Los alumnos residentes estaban reunidos discutiendo sus dificultades.
Todos eran unánimes en afirmar que el mayor problema en el hospital era el Dr.
M.
A nadie le gustaba aquel médico que tenía a sus cuidados pacientes enfermos de cáncer. Él era brillante en su trabajo pero intolerable en el trato personal.
Era áspero, arrogante y nunca admitía que alguien dijera que uno de
sus pacientes iba a morir.
La médica psiquiatra que todo escuchaba, inesperadamente dijo: “no
se puede ayudar a otra persona sin
que te guste un poquito. ¿Hay alguien aquí que
simpatiza con él?”
Después de muchas caras feas, risas y gestos hostiles, una joven
levantó la mano vacilante. Era una enfermera.

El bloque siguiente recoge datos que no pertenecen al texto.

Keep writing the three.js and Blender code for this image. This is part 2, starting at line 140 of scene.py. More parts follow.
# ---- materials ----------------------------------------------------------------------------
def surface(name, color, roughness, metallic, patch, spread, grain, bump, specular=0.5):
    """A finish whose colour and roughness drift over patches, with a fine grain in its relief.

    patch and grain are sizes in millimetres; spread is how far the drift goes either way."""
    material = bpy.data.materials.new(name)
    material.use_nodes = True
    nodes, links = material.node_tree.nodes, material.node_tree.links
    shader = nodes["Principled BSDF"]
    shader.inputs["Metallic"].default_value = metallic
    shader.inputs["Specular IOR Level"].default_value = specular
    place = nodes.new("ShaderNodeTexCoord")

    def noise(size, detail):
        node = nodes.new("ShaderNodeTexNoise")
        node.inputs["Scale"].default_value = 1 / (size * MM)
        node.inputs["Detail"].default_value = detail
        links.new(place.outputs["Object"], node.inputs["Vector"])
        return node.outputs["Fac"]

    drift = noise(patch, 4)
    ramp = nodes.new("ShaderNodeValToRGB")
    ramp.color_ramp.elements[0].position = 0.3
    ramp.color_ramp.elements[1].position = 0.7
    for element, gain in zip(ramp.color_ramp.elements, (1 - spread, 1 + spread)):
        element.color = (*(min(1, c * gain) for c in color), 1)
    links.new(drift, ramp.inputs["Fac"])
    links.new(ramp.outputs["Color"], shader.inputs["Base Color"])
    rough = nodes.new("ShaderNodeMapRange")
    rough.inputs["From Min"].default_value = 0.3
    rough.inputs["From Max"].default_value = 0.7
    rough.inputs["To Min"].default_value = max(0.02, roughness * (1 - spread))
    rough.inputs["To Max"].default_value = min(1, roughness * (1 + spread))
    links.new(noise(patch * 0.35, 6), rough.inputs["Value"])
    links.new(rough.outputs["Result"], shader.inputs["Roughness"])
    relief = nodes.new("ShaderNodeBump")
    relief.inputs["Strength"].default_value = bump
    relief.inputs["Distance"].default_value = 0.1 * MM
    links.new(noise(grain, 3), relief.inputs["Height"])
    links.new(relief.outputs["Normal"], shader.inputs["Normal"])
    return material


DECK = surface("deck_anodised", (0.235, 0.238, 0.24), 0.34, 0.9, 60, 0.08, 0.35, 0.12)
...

“Ustedes no conocen a ese hombre”, ella comenzó. “No conocen la
persona que él es.”
“Todas las noches, después que todos los médicos ya se retiraron,
él visita a los pacientes. Comienza por el cuarto más lejano del puesto de
enfermería y viene siguiendo el pasillo, entrando de cuarto en cuarto.
Cuando entra en el primer parece seguro, de cabeza alta. Pero de cada
cuarto que sale, sus espaldas se van curvando cada vez más.

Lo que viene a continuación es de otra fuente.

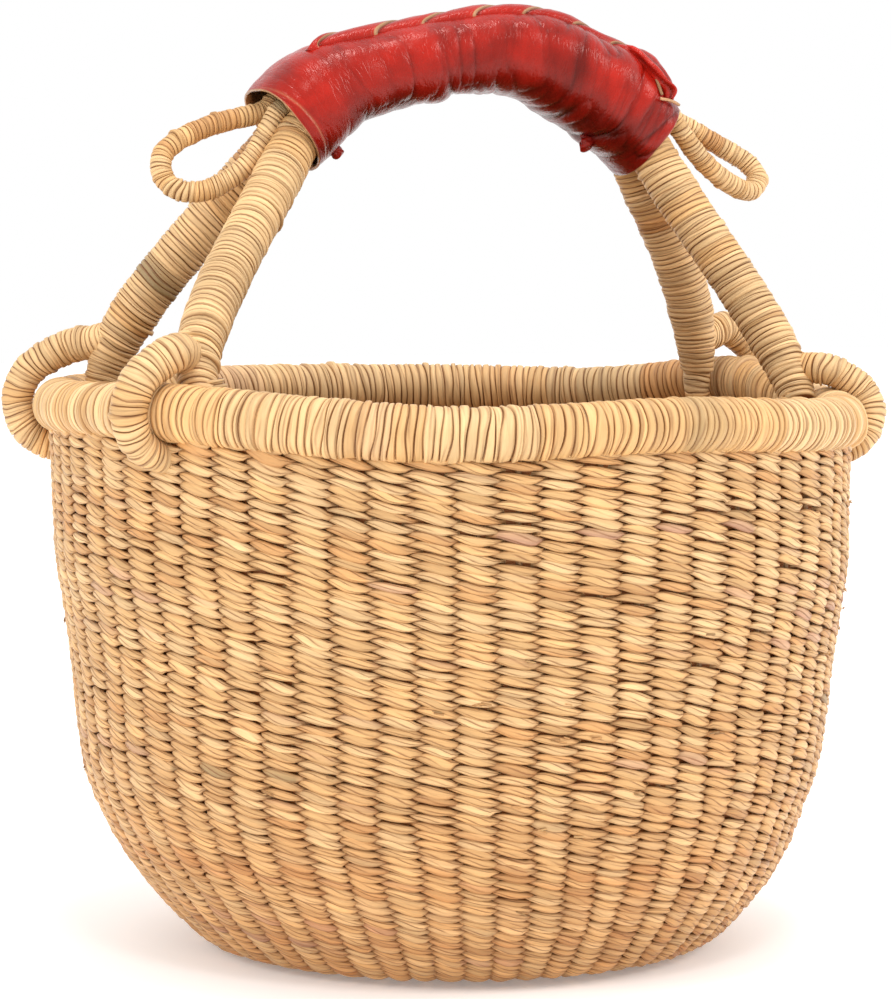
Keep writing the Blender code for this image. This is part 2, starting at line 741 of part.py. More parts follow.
def main():
    """Build the basket and its handle."""
    clear_scene()
    parts = new_collection("bolga_basket")
    cutters = new_collection("cutters")
    notches = [make_notch_cutter(angle, cutters) for angle in eye_angles()]
    make_weave_face("weave_outer_face", 0.0, RIB_DEPTH, notches, parts)
    make_weave_face("weave_inner_face", INNER_FACE_DEPTH, -RIB_DEPTH, notches, parts)
    make_stake_pairs(parts)
    make_base_start(cutters, parts)
    make_rim_core(parts)
    make_rim_binding(parts)

    handle = [
        make_arch("front_arch", -1, cutters, parts),
        make_arch("back_arch", 1, cutters, parts),
        make_grip_binding(parts),
        make_hanging_loop("left_hanging_loop", LEFT_END, parts),
        make_hanging_loop("right_hanging_loop", RIGHT_END, parts),
        make_grip_leather(parts),
        make_grip_lace(parts),
        make_lace_knot("left_lace_knot", -KNOT_LEFT_ANGLE, parts),
        make_lace_knot("right_lace_knot", KNOT_RIGHT_ANGLE, parts),
    ]
    hang_on_hinge(handle, parts)


main()
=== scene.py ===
"""Looks of a round twined market basket with a bound rim and a laced leather grip.

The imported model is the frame: each piece here stands for one or more of its nodes and
rides on the same body. Shapes are computed with numpy on grids, in metres, in the
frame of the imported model: Z up, the basket's axis on Z, the handle along X.
"""

import math

import bpy
import numpy as np
from bpy.props import FloatProperty, FloatVectorProperty, IntProperty, PointerProperty
from mathutils import Matrix, Vector


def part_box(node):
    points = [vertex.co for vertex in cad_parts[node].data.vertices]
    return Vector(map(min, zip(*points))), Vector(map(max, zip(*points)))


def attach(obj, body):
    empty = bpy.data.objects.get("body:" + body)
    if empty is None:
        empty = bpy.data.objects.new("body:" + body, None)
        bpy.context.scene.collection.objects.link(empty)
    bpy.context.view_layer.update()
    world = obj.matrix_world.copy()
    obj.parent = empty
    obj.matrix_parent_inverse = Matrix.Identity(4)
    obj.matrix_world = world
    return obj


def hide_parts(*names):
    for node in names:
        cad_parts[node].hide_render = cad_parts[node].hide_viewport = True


bl_info = {
    "name": "Twined market basket",
    "version": (1, 0, 0),
    "blender": (4, 5, 0),
    "location": "3D View > Sidebar > Basket",
    "description": "Makes the straw, the leather and the stage of a twined market basket",
    "category": "Object",
}

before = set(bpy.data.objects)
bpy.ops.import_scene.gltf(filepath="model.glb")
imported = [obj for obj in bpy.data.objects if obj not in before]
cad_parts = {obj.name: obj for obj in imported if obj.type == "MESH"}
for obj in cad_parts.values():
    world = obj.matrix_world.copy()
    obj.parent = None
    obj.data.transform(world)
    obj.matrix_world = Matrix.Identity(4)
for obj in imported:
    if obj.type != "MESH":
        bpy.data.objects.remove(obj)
RIM_LOW, RIM_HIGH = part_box("rim_binding")
RIM_TUBE = (RIM_HIGH.z - RIM_LOW.z) / 2
RIM_LEVEL = (RIM_LOW.z + RIM_HIGH.z) / 2
RIM_RADIUS = (RIM_HIGH.x - RIM_LOW.x) / 2 - RIM_TUBE
STAKES = sorted(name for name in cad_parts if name.startswith("stake_pair"))
BACK = np.array([0.0, 1.0, 0.0])
UP = np.array([0.0, 0.0, 1.0])
SEED = 11
NOISE_CELLS = 512

# The bowl's outer face in section: distance from the axis and height, in metres
BOWL_SECTION = (
    (0.0000, 0.0000), (0.0300, 0.0000), (0.0560, 0.0001), (0.0694, 0.0003), (0.0801, 0.0016),
    (0.0853, 0.0040), (0.0897, 0.0080), (0.0953, 0.0140), (0.1017, 0.0220), (0.1082, 0.0320),
    (0.1137, 0.0440), (0.1187, 0.0580), (0.1213, 0.0750), (0.1233, 0.0950), (0.1258, 0.1130),
    (0.1276, 0.1260), (0.1280, 0.1380), (0.1284, 0.1550), (0.1290, 0.1690),
)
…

Cuando sale del último cuarto, está acabado. Sin alegría, esperanza
o satisfacción por su trabajo.
Lo que más desearía es que cuando él está así de triste, sería
poner mi mano en su hombro como una amiga. Pero nunca lo hice porque soy sólo
una enfermera y él es el jefe del departamento de oncología.”
Acto seguido, todos se reunieron e insistieron para que ella se
esforzara y siguiera el impulso de su corazón. Aquel hombre necesitaba de ayuda.
Una semana después, reunidos nuevamente, la enfermera entró sonriente
y dijo: “lo conseguí”.
El viernes anterior, ella vio al médico salir desalentado del plantón.
Dos de sus pacientes habían muerto aquel día. Se acercó a él, e
inesperadamente, él la llevó a su consultorio y se desahogó.
Él le contó como soñaba en curar a sus pacientes, mientras sus
amigos, de la misma edad que él, estaban constituyendo familia. Su vida había
sido aprender una especialidad. Ahora, él ocupaba una posición que podía ser
la diferencia para la vida de los enfermos.
Y a pesar de eso, todos ellos morían. Uno tras otro, todos morían. Él
era un hombre acabado, vencido.
Cuando escucharon esa historia, los residentes se dieron cuenta de cómo
todos somos frágiles y necesitados de afecto. También de cómo una persona
tiene el poder extraordinario de curar a otras, apenas tomando coraje, y
actuando siguiendo el impulso del corazón.
Un año después, el Dr. M. era otro hombre. Abrió su corazón a las
personas e redescubrió las maravillosas cualidades que poseía, el afecto y la
comprensión que lo habían motivado a transformarse en un médico.
***
Un gesto, una actitud, una mirada, pueden cambiar la vida de una
criatura.
Personas ásperas, de trato amargo, casi siempre están escondiendo sus
heridas y pesares profundos.
Algunas veces, basta un pequeño toque para que ellas abran su corazón
y demuestren toda su fragilidad.
Y lo que hace la gran diferencia en la vida de tales personas es la
demostración de afecto, que puede ser de un gran amor, de un amigo, de un
hermano o de un compañero de trabajo.
Por todo eso, esté atento. Mire a su alrededor y descubra si usted,
con su actitud, no puede hacer la gran diferencia en la vida de alguien.
(Redacción
del Momento Espírita, basada en el libro “La Rueda de la Vida”, de
Elisabeth Kluber-Ross, cap. 20, De corpo e alma.)